## Work to complete
Reproduce exactly the lines below from the one containing "thread_grooves(skirt_r, skirt_z +" through the one containing "bpy.data.objects.remove(obj)", including both, and nothing else.

## Given data
════

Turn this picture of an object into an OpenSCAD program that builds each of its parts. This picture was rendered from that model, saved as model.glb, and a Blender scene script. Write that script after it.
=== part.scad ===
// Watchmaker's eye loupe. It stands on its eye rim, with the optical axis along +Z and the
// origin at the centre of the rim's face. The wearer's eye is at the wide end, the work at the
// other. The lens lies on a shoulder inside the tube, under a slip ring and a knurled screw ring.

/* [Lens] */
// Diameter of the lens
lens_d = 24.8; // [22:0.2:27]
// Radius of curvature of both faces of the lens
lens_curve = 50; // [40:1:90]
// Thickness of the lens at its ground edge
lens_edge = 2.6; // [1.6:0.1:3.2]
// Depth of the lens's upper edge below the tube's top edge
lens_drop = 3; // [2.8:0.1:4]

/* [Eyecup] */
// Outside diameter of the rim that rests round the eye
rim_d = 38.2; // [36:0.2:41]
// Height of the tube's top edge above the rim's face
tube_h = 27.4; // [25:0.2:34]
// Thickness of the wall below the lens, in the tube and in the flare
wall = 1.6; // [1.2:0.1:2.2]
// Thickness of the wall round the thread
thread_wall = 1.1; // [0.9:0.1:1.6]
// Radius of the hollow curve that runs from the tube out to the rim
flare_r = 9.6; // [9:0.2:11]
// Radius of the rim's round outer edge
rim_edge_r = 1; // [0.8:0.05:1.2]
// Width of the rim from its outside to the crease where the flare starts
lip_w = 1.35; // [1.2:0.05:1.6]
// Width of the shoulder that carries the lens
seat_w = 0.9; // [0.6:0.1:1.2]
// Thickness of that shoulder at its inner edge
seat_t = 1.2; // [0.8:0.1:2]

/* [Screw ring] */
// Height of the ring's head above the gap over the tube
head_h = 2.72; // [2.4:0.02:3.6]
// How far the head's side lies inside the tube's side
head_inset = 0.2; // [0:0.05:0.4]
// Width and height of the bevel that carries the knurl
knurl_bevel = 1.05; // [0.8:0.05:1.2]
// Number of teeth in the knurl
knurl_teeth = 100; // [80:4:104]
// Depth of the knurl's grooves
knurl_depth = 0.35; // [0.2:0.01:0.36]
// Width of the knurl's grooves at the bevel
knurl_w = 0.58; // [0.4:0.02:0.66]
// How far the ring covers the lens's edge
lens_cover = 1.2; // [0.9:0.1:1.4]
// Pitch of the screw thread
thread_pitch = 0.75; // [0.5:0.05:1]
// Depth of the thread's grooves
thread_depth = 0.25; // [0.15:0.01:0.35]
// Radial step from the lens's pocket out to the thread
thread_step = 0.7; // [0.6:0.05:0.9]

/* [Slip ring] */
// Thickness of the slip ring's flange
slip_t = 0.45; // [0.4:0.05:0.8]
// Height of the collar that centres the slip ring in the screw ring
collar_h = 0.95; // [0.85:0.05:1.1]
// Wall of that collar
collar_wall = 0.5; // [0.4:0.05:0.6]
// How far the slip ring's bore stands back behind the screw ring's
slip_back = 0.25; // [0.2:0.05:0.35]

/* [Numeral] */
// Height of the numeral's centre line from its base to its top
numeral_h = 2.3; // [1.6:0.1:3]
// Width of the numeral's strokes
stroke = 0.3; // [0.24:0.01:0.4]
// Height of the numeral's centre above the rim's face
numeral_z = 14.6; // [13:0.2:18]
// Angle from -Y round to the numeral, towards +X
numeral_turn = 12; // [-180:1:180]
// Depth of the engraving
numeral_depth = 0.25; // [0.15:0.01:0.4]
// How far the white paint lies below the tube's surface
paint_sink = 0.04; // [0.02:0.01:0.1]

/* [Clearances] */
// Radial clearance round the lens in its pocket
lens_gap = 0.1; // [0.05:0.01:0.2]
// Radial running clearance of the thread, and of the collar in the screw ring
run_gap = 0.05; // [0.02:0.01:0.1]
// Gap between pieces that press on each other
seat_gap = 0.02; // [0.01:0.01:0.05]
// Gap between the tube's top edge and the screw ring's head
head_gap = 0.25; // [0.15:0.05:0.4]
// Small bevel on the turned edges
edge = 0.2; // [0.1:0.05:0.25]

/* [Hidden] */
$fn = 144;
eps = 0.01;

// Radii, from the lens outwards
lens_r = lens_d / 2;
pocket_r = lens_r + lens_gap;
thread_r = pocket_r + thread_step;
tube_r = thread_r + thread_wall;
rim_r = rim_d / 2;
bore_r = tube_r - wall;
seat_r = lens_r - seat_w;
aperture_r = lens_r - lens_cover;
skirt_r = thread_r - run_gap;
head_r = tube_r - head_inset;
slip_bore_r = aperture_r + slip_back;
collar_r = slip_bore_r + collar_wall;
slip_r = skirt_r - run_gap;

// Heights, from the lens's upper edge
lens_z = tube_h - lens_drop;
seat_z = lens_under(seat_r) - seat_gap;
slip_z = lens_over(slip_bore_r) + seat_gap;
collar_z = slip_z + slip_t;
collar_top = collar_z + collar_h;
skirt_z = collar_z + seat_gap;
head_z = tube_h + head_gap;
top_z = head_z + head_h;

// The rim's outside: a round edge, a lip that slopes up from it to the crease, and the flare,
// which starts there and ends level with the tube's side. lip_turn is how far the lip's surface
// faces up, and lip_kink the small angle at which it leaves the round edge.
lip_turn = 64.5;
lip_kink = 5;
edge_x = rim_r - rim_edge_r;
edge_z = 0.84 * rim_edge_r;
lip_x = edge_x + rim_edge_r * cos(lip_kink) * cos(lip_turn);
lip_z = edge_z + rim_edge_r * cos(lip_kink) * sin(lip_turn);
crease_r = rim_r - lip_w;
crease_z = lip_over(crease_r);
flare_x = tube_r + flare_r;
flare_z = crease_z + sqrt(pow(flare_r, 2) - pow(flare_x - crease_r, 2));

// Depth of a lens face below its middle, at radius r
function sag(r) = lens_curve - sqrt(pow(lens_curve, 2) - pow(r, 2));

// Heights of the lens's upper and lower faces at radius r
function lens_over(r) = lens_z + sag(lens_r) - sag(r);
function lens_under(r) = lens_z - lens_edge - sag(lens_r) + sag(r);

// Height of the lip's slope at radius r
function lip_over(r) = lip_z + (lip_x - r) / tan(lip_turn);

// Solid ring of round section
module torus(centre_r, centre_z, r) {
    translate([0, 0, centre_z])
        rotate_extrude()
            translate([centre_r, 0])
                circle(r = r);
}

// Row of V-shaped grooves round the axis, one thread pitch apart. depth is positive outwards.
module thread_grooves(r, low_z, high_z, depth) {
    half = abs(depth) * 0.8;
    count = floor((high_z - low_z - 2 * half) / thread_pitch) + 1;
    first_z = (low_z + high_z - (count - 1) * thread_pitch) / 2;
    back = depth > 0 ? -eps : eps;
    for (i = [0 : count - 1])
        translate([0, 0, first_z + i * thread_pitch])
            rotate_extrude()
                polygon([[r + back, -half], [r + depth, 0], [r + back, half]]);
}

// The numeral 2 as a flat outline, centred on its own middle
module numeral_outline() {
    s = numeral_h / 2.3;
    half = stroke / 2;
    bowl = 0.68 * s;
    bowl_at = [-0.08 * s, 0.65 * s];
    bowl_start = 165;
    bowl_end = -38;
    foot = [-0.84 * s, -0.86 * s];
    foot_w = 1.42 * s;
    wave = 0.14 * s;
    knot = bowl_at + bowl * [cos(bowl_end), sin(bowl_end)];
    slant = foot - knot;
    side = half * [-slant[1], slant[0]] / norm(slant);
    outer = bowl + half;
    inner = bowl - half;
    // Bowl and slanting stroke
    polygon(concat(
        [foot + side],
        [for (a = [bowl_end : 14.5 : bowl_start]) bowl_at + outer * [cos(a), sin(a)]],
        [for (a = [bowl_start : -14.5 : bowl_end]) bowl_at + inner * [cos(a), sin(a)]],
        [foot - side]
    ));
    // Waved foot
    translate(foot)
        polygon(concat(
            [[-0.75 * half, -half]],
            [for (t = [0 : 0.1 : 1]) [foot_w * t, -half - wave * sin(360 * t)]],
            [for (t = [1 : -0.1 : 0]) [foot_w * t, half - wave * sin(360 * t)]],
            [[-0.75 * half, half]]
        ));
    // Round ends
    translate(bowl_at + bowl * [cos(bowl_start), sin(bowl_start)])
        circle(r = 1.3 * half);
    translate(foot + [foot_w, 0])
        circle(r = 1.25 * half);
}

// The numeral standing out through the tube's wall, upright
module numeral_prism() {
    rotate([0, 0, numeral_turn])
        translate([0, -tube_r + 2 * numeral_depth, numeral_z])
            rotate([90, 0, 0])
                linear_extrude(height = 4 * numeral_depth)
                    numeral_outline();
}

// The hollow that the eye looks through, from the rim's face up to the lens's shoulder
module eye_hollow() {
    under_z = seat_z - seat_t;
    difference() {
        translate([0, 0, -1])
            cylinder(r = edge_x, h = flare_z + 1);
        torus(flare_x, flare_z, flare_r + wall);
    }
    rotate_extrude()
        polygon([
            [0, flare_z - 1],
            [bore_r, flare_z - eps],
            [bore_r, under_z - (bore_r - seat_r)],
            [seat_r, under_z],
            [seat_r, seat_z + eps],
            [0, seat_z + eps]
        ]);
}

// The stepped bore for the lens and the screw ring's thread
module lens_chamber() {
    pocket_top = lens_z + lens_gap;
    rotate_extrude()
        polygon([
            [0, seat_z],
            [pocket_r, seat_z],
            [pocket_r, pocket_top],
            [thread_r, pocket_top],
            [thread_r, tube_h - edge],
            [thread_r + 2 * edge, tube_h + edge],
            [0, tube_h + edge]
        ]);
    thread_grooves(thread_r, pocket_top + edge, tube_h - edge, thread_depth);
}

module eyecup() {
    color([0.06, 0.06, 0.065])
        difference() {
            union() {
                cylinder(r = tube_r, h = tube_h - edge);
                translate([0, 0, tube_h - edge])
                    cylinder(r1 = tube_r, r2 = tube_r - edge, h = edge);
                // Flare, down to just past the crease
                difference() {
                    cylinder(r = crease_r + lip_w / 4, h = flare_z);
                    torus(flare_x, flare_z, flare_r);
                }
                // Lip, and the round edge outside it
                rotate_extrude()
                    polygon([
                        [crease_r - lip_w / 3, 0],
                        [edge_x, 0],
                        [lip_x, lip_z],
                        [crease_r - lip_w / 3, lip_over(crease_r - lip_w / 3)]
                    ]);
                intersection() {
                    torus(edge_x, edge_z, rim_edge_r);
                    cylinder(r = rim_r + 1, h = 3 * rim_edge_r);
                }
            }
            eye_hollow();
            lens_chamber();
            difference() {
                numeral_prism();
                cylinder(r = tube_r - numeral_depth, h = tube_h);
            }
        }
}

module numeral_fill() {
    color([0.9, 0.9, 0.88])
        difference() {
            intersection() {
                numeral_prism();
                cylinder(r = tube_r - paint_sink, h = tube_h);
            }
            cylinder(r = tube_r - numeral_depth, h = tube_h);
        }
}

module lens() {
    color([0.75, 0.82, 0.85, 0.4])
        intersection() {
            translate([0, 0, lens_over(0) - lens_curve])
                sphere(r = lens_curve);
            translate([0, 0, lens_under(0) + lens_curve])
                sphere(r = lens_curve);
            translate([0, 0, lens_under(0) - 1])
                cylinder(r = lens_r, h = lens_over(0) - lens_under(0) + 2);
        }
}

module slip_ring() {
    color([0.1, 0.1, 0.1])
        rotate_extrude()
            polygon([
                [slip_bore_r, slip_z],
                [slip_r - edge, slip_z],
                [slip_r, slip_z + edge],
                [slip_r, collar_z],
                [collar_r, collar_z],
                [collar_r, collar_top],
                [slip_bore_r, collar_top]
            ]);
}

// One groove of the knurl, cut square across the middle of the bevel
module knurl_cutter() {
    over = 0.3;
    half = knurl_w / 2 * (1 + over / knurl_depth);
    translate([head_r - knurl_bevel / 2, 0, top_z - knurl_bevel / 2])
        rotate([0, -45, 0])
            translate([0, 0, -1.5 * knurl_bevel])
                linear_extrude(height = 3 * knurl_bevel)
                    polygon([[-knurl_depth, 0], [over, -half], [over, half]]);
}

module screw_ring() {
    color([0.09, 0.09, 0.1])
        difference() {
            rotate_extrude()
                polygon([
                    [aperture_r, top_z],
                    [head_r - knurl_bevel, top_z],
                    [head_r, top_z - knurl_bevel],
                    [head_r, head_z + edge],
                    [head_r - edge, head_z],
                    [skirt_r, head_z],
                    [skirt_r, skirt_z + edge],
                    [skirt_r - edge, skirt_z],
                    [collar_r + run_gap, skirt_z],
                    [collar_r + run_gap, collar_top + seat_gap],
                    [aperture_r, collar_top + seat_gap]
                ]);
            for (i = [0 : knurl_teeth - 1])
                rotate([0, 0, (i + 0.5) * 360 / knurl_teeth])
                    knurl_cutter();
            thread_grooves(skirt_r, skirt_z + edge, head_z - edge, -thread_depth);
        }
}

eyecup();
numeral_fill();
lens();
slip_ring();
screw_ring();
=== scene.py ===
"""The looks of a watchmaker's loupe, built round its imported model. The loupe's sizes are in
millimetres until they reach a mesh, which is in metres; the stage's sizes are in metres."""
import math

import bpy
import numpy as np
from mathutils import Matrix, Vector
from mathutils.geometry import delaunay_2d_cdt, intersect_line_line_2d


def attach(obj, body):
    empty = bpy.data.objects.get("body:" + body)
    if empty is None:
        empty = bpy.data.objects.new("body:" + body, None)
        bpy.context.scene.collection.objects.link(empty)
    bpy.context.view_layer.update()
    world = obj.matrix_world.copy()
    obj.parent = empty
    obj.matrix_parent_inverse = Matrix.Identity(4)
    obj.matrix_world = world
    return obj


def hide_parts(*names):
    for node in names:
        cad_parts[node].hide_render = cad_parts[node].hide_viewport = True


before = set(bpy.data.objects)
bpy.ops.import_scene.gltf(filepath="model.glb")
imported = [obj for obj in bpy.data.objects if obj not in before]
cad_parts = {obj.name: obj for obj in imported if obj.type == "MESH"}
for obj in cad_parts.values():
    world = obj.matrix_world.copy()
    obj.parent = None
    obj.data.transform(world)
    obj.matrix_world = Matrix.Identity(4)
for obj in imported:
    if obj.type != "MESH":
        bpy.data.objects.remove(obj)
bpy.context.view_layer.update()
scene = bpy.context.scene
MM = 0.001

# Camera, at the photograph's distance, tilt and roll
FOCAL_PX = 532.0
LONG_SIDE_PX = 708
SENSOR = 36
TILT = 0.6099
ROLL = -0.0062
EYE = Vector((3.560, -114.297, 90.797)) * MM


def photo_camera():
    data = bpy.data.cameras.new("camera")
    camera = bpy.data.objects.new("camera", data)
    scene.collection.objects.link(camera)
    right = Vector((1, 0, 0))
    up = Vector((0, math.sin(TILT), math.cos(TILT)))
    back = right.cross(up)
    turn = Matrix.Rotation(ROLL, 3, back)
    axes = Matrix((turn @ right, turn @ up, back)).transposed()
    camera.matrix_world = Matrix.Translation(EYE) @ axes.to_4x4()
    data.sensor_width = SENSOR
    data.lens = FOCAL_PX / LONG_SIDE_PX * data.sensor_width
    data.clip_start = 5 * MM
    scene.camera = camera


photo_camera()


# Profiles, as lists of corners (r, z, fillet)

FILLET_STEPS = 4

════

## Correct result
            thread_grooves(skirt_r, skirt_z + edge, head_z - edge, -thread_depth);
        }
}

eyecup();
numeral_fill();
lens();
slip_ring();
screw_ring();
=== scene.py ===
"""The looks of a watchmaker's loupe, built round its imported model. The loupe's sizes are in
millimetres until they reach a mesh, which is in metres; the stage's sizes are in metres."""
import math

import bpy
import numpy as np
from mathutils import Matrix, Vector
from mathutils.geometry import delaunay_2d_cdt, intersect_line_line_2d


def attach(obj, body):
    empty = bpy.data.objects.get("body:" + body)
    if empty is None:
        empty = bpy.data.objects.new("body:" + body, None)
        bpy.context.scene.collection.objects.link(empty)
    bpy.context.view_layer.update()
    world = obj.matrix_world.copy()
    obj.parent = empty
    obj.matrix_parent_inverse = Matrix.Identity(4)
    obj.matrix_world = world
    return obj


def hide_parts(*names):
    for node in names:
        cad_parts[node].hide_render = cad_parts[node].hide_viewport = True


before = set(bpy.data.objects)
bpy.ops.import_scene.gltf(filepath="model.glb")
imported = [obj for obj in bpy.data.objects if obj not in before]
cad_parts = {obj.name: obj for obj in imported if obj.type == "MESH"}
for obj in cad_parts.values():
    world = obj.matrix_world.copy()
    obj.parent = None
    obj.data.transform(world)
    obj.matrix_world = Matrix.Identity(4)
for obj in imported:
    if obj.type != "MESH":
        bpy.data.objects.remove(obj)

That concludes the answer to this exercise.